Short format (B4) - full 64-preamble sweep
| Ports | CPU (FFTW) median | GPU (cuFFTDx) median | Speedup | CPU 99p tail | GPU 99p tail |
|---|---|---|---|---|---|
| 1 | 96 µs | 61 µs | 1.6× | 98 µs | 63 µs |
| 2 | 163 µs | 123 µs | 1.3× | 166 µs | 136 µs |
| 4 | 292 µs | 124 µs | 2.4× | 298 µs | 135 µs |
| 8 | 578 µs | 134 µs | 4.3× | 581 µs | 142 µs |
| 16 | 1 114 µs | 142 µs | 7.8× | 1 118 µs | 159 µs |
| 32 | 2 192 µs | 172 µs | 12.8× | 2 197 µs | 182 µs |
| 64 | 4 337 µs | 219 µs | 19.8× | 4 345 µs | 238 µs |
What the numbers say
- The CPU path scales linearly with port count. Every doubling of ports roughly doubles CPU detect time. At 64 ports the long-format detector takes 8.2 ms - more than 8× the entire PRACH window budget. There is no production cell config where this is viable.
- The GPU path scales sub-linearly. Going from 1 to 64 ports multiplies GPU detect time by ~3× (long format) or ~3.6× (short format), versus the CPU’s 28-45× scaling. The fused cuFFTDx kernel amortises bin reorder, IDFT, and power normalisation over a single device launch - more ports means a larger batch, not more launches.
- GPU tail latency stays tight. At every port count, the GPU 99-percentile is within ~10 % of the median. CPU 99p sits within 1 % of the median (FFTW is deterministic) but the absolute number is the problem - 8.2 ms can’t be hidden by lucky tails.
- Short format gets less of a win at low port counts.
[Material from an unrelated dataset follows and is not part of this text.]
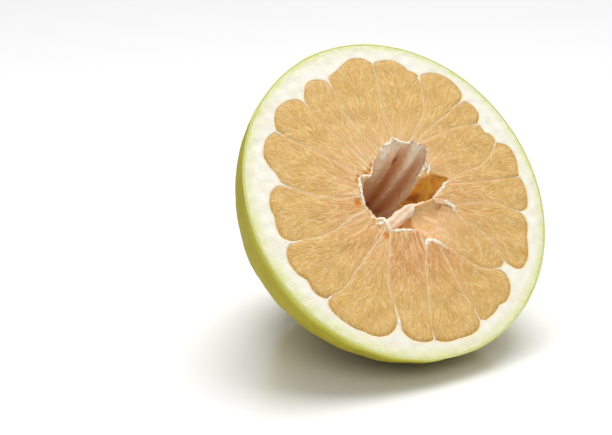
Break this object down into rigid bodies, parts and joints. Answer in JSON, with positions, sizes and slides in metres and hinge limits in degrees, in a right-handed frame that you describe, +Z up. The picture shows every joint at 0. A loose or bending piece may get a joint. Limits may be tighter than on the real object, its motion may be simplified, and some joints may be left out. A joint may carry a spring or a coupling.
{
  "type": "halved pomelo",
  "caption": "Halved pomelo with a pear-shaped stem end, lying on a small flat spot so that its cut face and open core look forward and up.",
  "frame": {"origin": "centre of the underside of the bounding box, on the surface that the fruit lies on", "axes": "+Z up; the cut face looks toward -Y and 37 degrees above level; +X runs to the right as seen by someone facing the cut"},
  "size_m": [0.161, 0.1338, 0.1388],
  "materials": {
    "rind": "satin",
    "pith": "matte",
    "pulp": "gloss",
    "membrane": "satin",
    "core": "matte",
    "stem": "matte"
  },
  "bodies": {
    "root": {"pomelo_half": "rind"}
  },
  "joints": []
}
At
p=1short format the GPU is only 1.6× faster - here CPU FFTW is already very fast (~96 µs) and PCIe + graph launch overhead dominates GPU runtime. As port count grows the GPU takes over decisively.



The budget-scaling chart is the one to keep in mind: even on the RTX A4000, a workstation-class card, the GPU detector stays well inside the PRACH timing budget across every tested configuration, with substantial headroom for higher antenna counts and denser preamble sets - precisely the configurations the CPU path cannot serve at all.
Measured Impact
Validation was conducted on a live gNB with real over-the-air PRACH traffic, on an NVIDIA RTX A4000 - a workstation-class GPU, not a data-center accelerator. Tested across two RU setups: Ettus X410 (Split 8, 1T1R) and Liteon (Split 7.2, 4T4R). Stats are reported by the detector itself every 1000 detection windows, excluding the first window (which includes the one-time graph build).
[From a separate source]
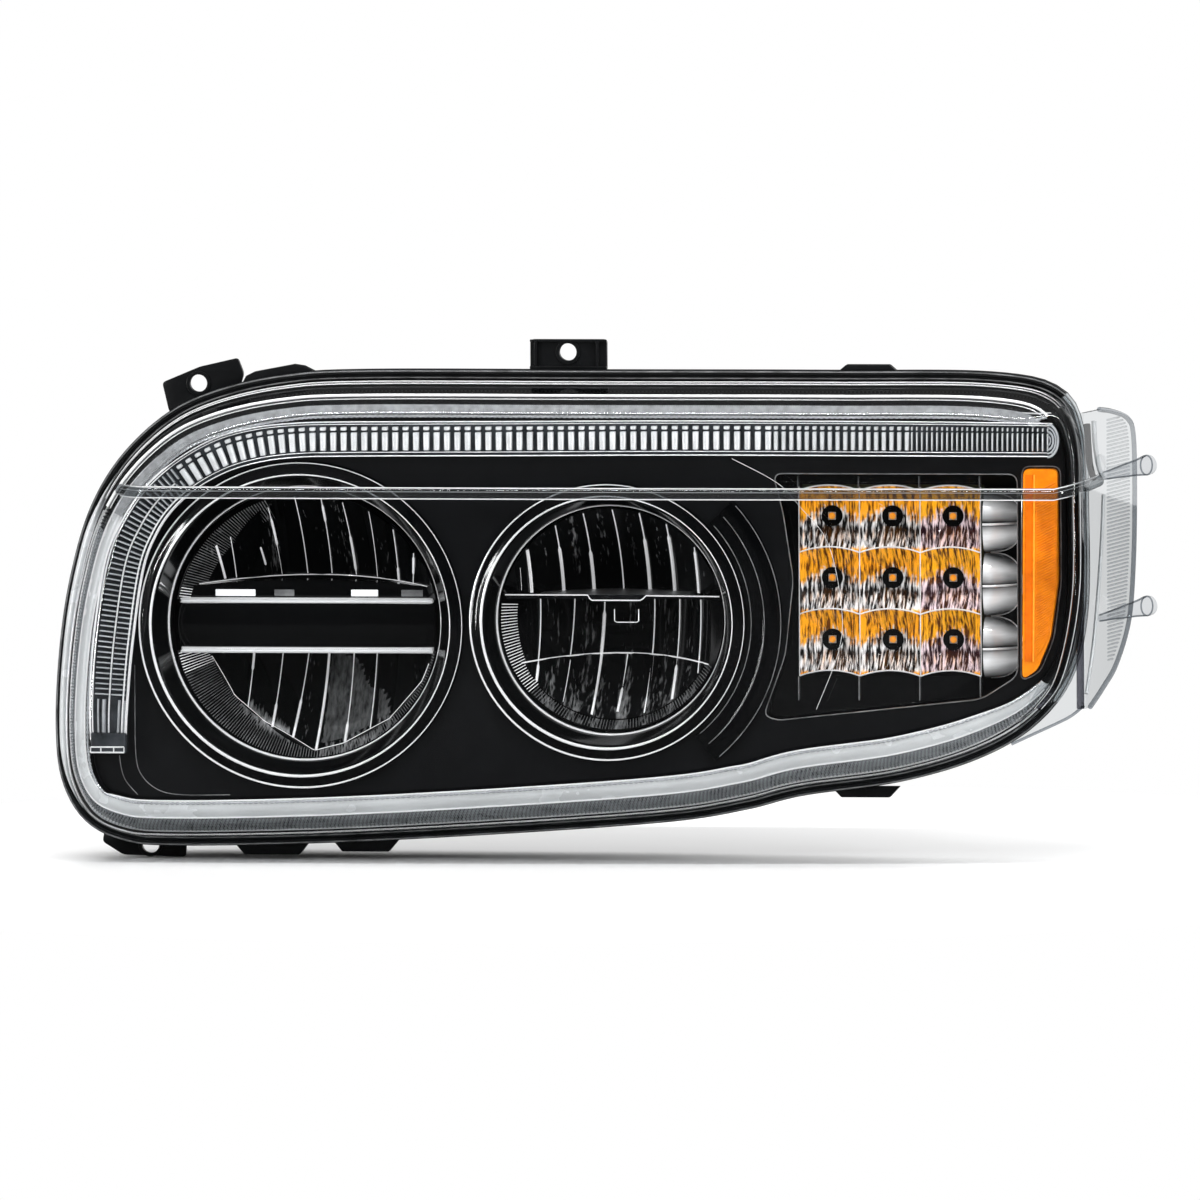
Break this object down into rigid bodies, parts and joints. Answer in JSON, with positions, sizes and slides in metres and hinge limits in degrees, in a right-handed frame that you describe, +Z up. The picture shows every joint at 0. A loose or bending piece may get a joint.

Detection Latency - Steady State
| Setup | Path | Mean | Min | Max (tail) |
|---|---|---|---|---|
| Split 8 / Ettus X410 (1T1R) | GPU cuFFTDx | 78–79 µs | 70–72 µs | 103–127 µs |
| Split 8 / Ettus X410 (1T1R) | CPU FFTW | 111–113 µs | 97 µs | 154–188 µs |
| Split 7.2 / Liteon (4T4R) | GPU cuFFTDx | 74–75 µs | 69 µs | 82–88 µs |
| Split 7.2 / Liteon (4T4R) | CPU FFTW | 115 µs | 107 µs | 165–194 µs |
Improvement Summary
- Split 8 / X410 (1T1R): −30% mean (112 → 78 µs), −33% tail (161 → 107 µs)
- Split 7.2 / Liteon (4T4R): −36% mean (115 → 74 µs), −55% tail (187 → 87 µs)
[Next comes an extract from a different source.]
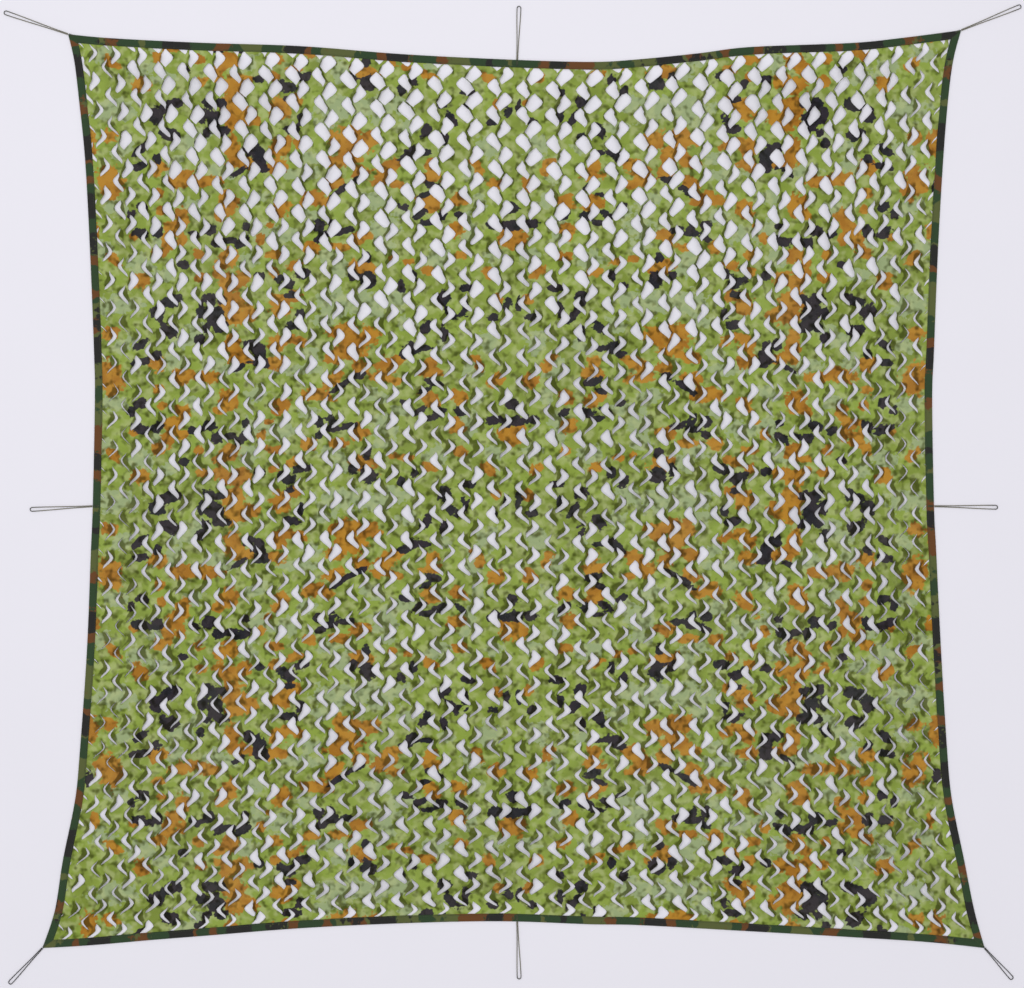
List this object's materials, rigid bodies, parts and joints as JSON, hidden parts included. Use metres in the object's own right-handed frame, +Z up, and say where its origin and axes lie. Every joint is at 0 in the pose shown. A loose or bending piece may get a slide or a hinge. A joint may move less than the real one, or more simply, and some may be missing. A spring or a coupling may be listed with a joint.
{
  "type": "camouflage net",
  "caption": "Square camouflage net of slit-cut woodland print cloth, edged with folded tape, laid flat with its cord tie loops pulled straight.",
  "frame": {"origin": "middle of the laid net, on the surface it lies on", "axes": "+X towards the net's right edge, +Y towards its upper edge, +Z up off the surface, with the printed face up"},
  "size_m": [3.3384, 3.2145, 0.0075],
  "materials": {
    "netting_cloth": "matt printed oxford cloth",
    "binding_tape": "matt printed ribbed tape",
    "cord_light": "twisted grey cord",
    "cord_dark": "twisted dark olive cord"
  },
  "bodies": {
    "root": {"net_panel": "netting_cloth", "binding_top": "binding_tape", "binding_right": "binding_tape", "binding_bottom": "binding_tape", "binding_left": "binding_tape", "tie_top_left": "cord_light", "tie_top": "cord_light", "tie_top_right": "cord_light", "tie_right": "cord_light", "tie_bottom_right": "cord_dark", "tie_bottom": "cord_light", "tie_bottom_left": "cord_dark", "tie_left": "cord_light"}
  },
  "joints": []
}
The Liteon 4T4R setup shows the larger tail-latency improvement, consistent with the cuFFTDx fused kernel eliminating intermediate memory traffic that would otherwise create occasional outliers under memory-bandwidth pressure.



Why This Matters
This is a fundamentally different acceleration model from BBDEV. BBDEV is look-aside: descriptors enqueued, accelerator processes asynchronously, results dequeued. CUDA graphs are device-resident: the entire pipeline lives on the GPU between H2D and D2H. Both models belong in a serious vRAN stack and OCUDU now supports both, side by side, in the same binary.
Key advantages
- Decouples PHY logic from hardware specifics across two different accelerator ecosystems
- Enables plug-and-play accelerator integration via a uniform HAL
- Preserves software consistency and observability across paths
- Validated on workstation-class hardware; scales upward to A30 / A100 / H100 without redesign
Note: BBDEV is a DPDK abstraction supported by multiple FEC accelerator vendors; OCUDU’s BBDEV path is not Intel-specific. Intel ACC100 is the first instance demonstrated.
Availability
- Codebase: github.com/OCUDU-India/OCUDU (branch: hwacc_gpu)
- Documentation: docs.ocuduindia.org → PRACH GPU offload
Closing Thoughts
With LDPC offloaded via BBDEV to Intel ACC100 and PRACH detection now offloaded via CUDA graphs to NVIDIA GPUs, OCUDU’s accelerator-aware design is no longer a claim - it’s two production paths in the same binary, selected at startup, sharing the same observability, with transparent CPU fallback on both. Two acceleration paths, two vendors, one binary. The stack scales across hardware ecosystems because it was designed to.